Too young for school, but not too young to know her dad’s a drunk that fights with her mom. So sad.
I get onto the Combi with two other volunteers. It’s a particularly packed day and we squeeze past a lady with a bag full of live chickens desperately trying to escape. I suddenly feel something wet and gross dripping down my leg onto my flip flop….
– Oh my god, I think a chicken just peed on me!
– Chickens don’t pee – a volunteer who lives on a farm offers helpfully.
– Oh well that’s very comforting. Whatever it is that they do, it just did it on my leg!
I miss the worst part of my commute being that the beautiful, clean, safe, German train is two minutes late. I will never complain about my job again. I will never complain about my job again.
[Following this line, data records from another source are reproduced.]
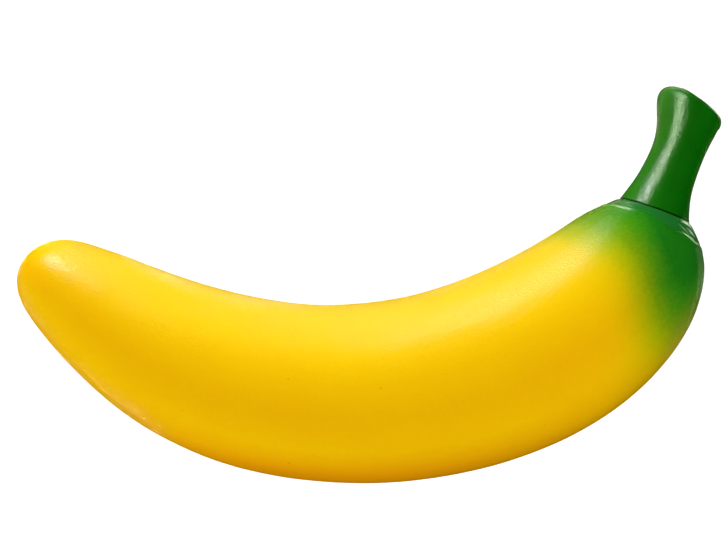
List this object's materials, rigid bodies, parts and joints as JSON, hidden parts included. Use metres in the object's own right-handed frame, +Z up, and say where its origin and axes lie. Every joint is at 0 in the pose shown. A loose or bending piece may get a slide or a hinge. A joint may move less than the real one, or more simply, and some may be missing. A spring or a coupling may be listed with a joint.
{
  "type": "imitation banana",
  "caption": "Imitation banana for display or play, lying on its side: a smooth curved body with a rounded tip and a soft collar, and a flared stem with a slanting cut plugged into it.",
  "frame": {"origin": "middle of the footprint of the whole object as it lies, at the surface it lies on", "axes": "+X along the longest extent, from the rounded tip to the stem; +Y towards the inside of the bend, where the stem points; +Z up. The plane that the fruit bends in is tilted about 13 degrees from the surface, because the piece rolls until its weight is over its low points"},
  "size_m": [0.18, 0.1004, 0.048],
  "materials": {
    "sprayed_skin": "satin yellow plastic with a faint pebbled grain, sprayed green over the shoulder and the collar with a soft edge",
    "glossy_green": "glossy dark green plastic with fine lengthwise grain"
  },
  "bodies": {
    "root": {"body": "sprayed_skin", "stem": "glossy_green"}
  },
  "joints": []
}
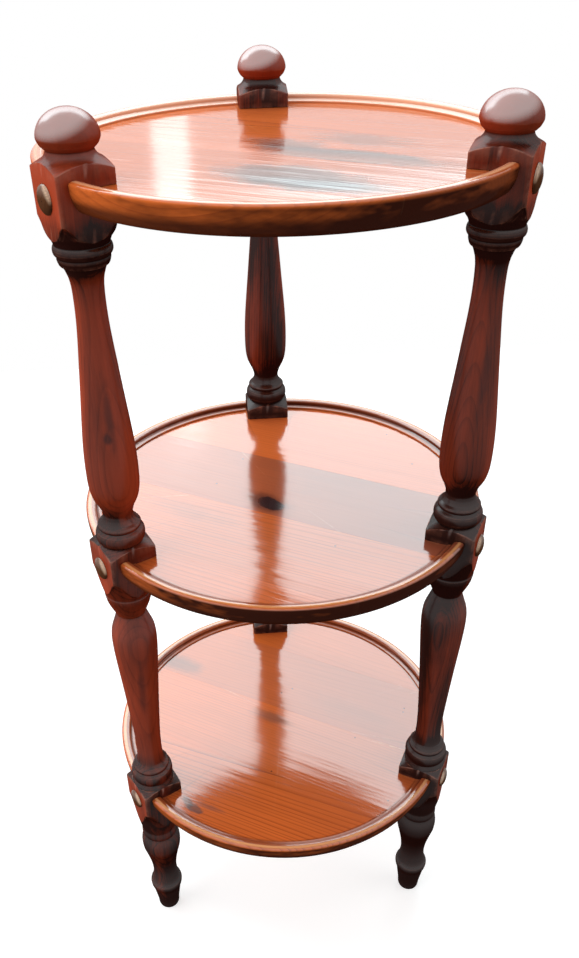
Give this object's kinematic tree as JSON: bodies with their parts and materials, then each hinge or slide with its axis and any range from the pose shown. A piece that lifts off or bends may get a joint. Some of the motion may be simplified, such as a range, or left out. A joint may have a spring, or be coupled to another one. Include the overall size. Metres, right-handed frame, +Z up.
{
  "type": "etagere table",
  "caption": "Tiered etagere side table: round dished pine shelves with rounded rims, lapped into turned posts with ball finials and tapered feet.",
  "frame": {"origin": "on the shelves' common axis at floor level, at the bottom centre of the whole table to within 5 mm", "axes": "+Z up; +Y towards the rear post; the two front posts stand to either side of -Y"},
  "size_m": [0.3268, 0.3358, 0.7795],
  "materials": {
    "post_hardwood": "glossy dark red-brown stain and lacquer",
    "shelf_pine": "orange pine under high-gloss clear lacquer",
    "plug_wood": "duller brown wood, satin",
    "screw_steel": "plain steel"
  },
  "bodies": {
    "root": {"post_rear": "post_hardwood", "post_front_left": "post_hardwood", "post_front_right": "post_hardwood", "low_shelf_board_1": "shelf_pine", "low_shelf_board_2": "shelf_pine", "low_shelf_board_3": "shelf_pine", "low_shelf_board_4": "shelf_pine", "middle_shelf_board_1": "shelf_pine", "middle_shelf_board_2": "shelf_pine", "middle_shelf_board_3": "shelf_pine", "middle_shelf_board_4": "shelf_pine", "top_shelf_board_1": "shelf_pine", "top_shelf_board_2": "shelf_pine", "top_shelf_board_3": "shelf_pine", "top_shelf_board_4": "shelf_pine", "plug_low_rear": "plug_wood", "plug_low_front_left": "plug_wood", "plug_low_front_right": "plug_wood", "plug_middle_rear": "plug_wood", "plug_middle_front_left": "plug_wood", "plug_middle_front_right": "plug_wood", "plug_top_rear": "plug_wood", "plug_top_front_left": "plug_wood", "plug_top_front_right": "plug_wood", "screw_low_rear": "screw_steel", "screw_low_front_left": "screw_steel", "screw_low_front_right": "screw_steel", "screw_middle_rear": "screw_steel", "screw_middle_front_left": "screw_steel", "screw_middle_front_right": "screw_steel", "screw_top_rear": "screw_steel", "screw_top_front_left": "screw_steel", "screw_top_front_right": "screw_steel"}
  },
  "joints": []
}
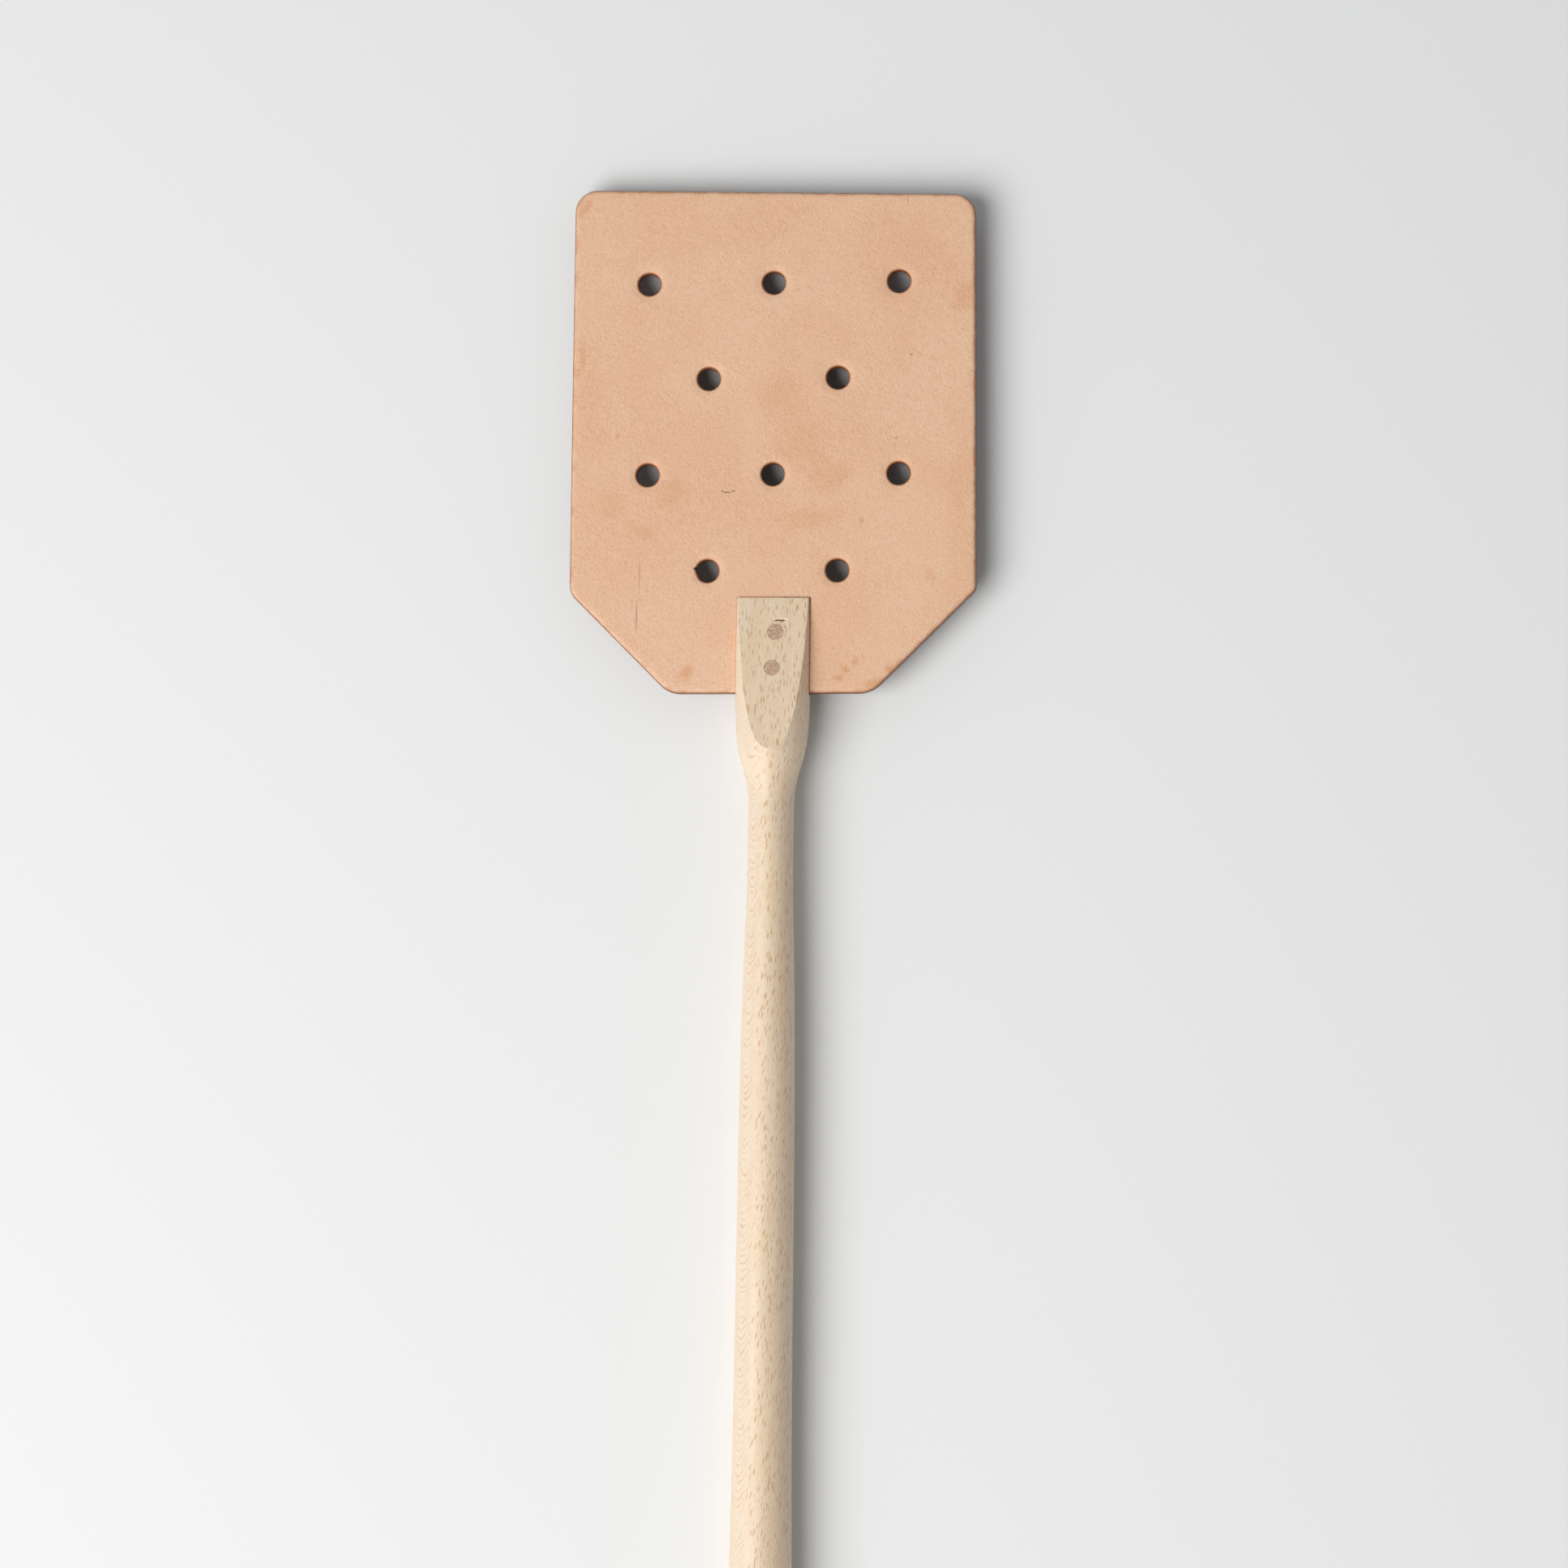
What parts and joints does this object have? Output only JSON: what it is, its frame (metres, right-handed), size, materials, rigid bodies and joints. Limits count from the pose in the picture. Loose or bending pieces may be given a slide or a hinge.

Had my first experience getting gas on the Combi the other day. Do they shut the enginge off while they’re filling up, you ask? No. Don’t be silly. They do not. And waste all that money? Better to risk life and limb filling up while the enginge is running, than lose out on the 30 cents it might cost to start the car again. I’m literally going to die in a Combi here. It’s not enough that I’m in danger the whole time it’s moving, but now even when we’re stopped, there’s still a good chance I’m going to blow up.
As told to me by my boss:
My strangest Combi experience was during my first month here. I was coming down from Zone S and there was a teeny, tiny, Quechua woman sitting next to me. She must have been in her late hundreds. Old, shriveled, no teeth, traditional clothing, the whole bit. After a few minutes of staring at me and another volunteer, she turns to us, and I watch her big toothless face say to me, in English, “Cash! Money! Caaash! Moooneeey!” We nearly peed ourselves. To this day we shout it at each other whenever we’re on the bus.